A big part of why we founded Embark.org is because my partners and I wanted to give the experiential traveler a more modern resource to book great experiences. Here, they are able to connect with local individuals who want to host travelers on their next adventure. For example, instead of visiting the Eiffel Tower, they may choose to book a Back-road Biking Paris tour instead for $55. On this tour they would get to see several less touristy, but equally beautiful sites compared to the Eiffel Tower, but can avoid the typical tourist groups, crowds and stress for something a little more physically engaging with a local. On top of all that, they save $10!

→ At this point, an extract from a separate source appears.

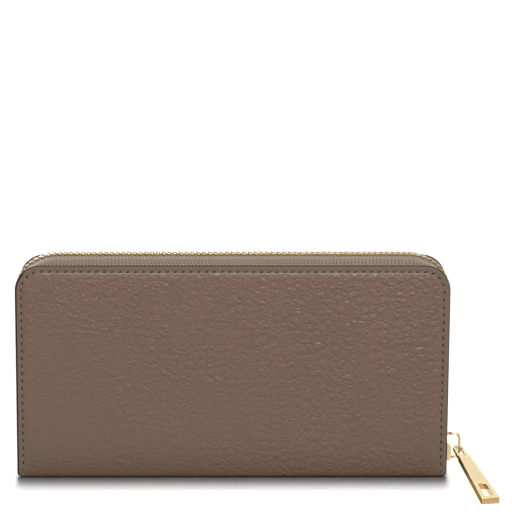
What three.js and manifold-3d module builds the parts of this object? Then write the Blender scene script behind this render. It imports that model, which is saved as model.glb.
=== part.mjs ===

Consequences of Experiential Travel
It's true that experiential travel is not for everyone. Experiential travel is geared towards those travelers who seek to dedicate a portion of their lives to truly connecting with a local culture(s) in an authentic way. This experience is a dream for many, but is often unrealized as it is perceived as financially unfeasible. However, with just a few examples above, we've looked at how an experiential trip over a 30 day period can have a much lower per-day expense than a one week touristy vacation.
When all factors are considered, the experiential traveler will not only have lived more like a local, seen more off the beaten path attractions, and got more exercise, but they would have actually spent less money per day than the their mainstream counterpart. This may only be a small part of the picture, but perhaps it can help you start to answer whether the experiential traveler inside of you is ready to come out face the adventure.